The oil pump appeared unworn and the timing chain tensioner was re-bushed. I painted the water chamber of the block with Glyptal paint to keep future corrosion to a minimum and will use Redline Water Wetter in the coolant as this has been found reduce the corrosion in the very similar Lambda engine to negligible amount over a period of several years.
Noel and I installed the new engine in late October 2014, the car ran at least as well as it had with the previous engine and had more power. I also had elected to try the gearbox from the platform chassis which proved to be a thing of joy as you can now drive the car like one fitted with a synchromesh unit if you so desire. You really only need to double declutch if you are changing down at high engine revs. The previous gearbox was very good but this is better.
I have driven the car 3,000 of kilometres on the new engine. Peter Catalano ( and a fellow Aprilia owner) had a look at the car and suggested the valve timing was a bit advanced, I adjusted this and the performance was noticeably better. Anne and I recently took the car on a four day jaunt around Victoria's Great Ocean Road region and the car ran beautifully achieving around 10 litres per100km fuel economy. It's probably worth mentioning I was definitely not holding up the modern traffic! The only slight disappointment was the front suspension damping disappearing due to excessive oil loss. I had fitted an oil reservoir as used on later cars and the damping reappeared after a bit of a recharge. The suspension will be the next project.

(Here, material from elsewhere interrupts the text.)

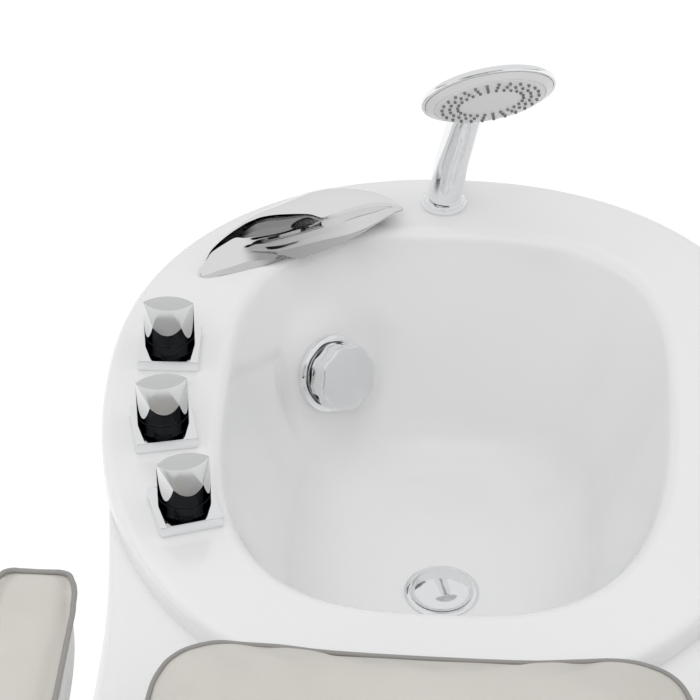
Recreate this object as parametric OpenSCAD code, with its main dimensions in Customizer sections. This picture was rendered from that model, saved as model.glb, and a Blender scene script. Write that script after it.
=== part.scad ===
// Pedicure spa chair: a moulded foot bath with deck fittings in front of a sliding,
// reclining upholstered seat, on one free-standing base.
// Millimetres, +Z up. The bath is at the front (-Y), the backrest at the rear (+Y).

/* [Foot bath] */
// Height of the bath's rim above the floor
rim_z = 480; // [450:5:520]
// Width over the rim
rim_w = 680; // [640:5:720]
// From the widest point of the rim to its front end
rim_front = 347; // [330:1:360]
// From the widest point of the rim to its rear end
rim_rear = 444; // [430:1:460]
// Width of the basin's mouth
mouth_w = 450; // [430:5:460]
// From the widest point to the front end of the mouth
mouth_front = 247; // [235:1:255]
// From the widest point to the rear end of the mouth
mouth_rear = 342; // [330:1:350]
// Depth of the basin
basin_depth = 250; // [230:5:260]
// Lean of the basin's wall from upright, in degrees
wall_lean = 19; // [14:1:21]

/* [Deck fittings] */
// Side of a square control plate
plate_side = 60; // [54:1:64]
// Thickness of a control plate
plate_t = 12; // [8:1:14]
// Diameter of a control knob
knob_d = 50; // [44:1:54]
// Height of a control knob over its plate
knob_h = 51; // [46:1:56]
// Diameter of the drain knob
drain_knob_d = 73; // [66:1:78]
// Diameter of the spray head
head_d = 140; // [130:1:144]
// Length of the waterfall spout
spout_len = 226; // [215:1:232]

/* [Base] */
// Width of the base where it carries the seat
base_w = 600; // [580:5:620]
// From the widest point of the rim to the rear of the base
base_rear = 1130; // [1100:5:1160]

/* [Seat] */
// Height of the seat's front edge
seat_z = 612; // [600:1:630]
// Width of the seat cushion
seat_w = 470; // [450:5:480]
// Thickness of the seat cushion at its edge
seat_t = 60; // [50:1:64]
// Width of the backrest
back_w = 470; // [450:5:480]
// Length of the backrest and headrest above the hinge
back_len = 660; // [640:5:680]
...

Five months on the engine coolant is still crystal clear, a testament to the value of the Water Wetter additive, I think Noel has had the same experience over a much longer period. Corrosion has always been the Achilles heel of early Lancia alloy blocks. As mentioned before Lambda owners have found it reduces corrosion to levels that can't be detected after several years of use. After inspecting around a dozen Aprilia blocks with varying levels of corrosion and discussing the issue with people like Ben Courage, I have come to the conclusion that all Aprilia blocks will eventually suffer the same sort of problems that Lambdas were infamous for if the owners don't take sensible precautions. I would recommend Bill Smith's book on Corrosion in Lancia Lambda Engines* to all Aprilia owners. I am far more relaxed about the long term future of the Lambda my father and I own than I was a few years ago. Modern coolant additives designed for pressurised cooling systems are by and large absolutely the wrong thing to use in your Aprilia and may accelerate corrosion.
Chapter Eight. The Engine Rebuild.
*The book is available from the Australian Lancia Register.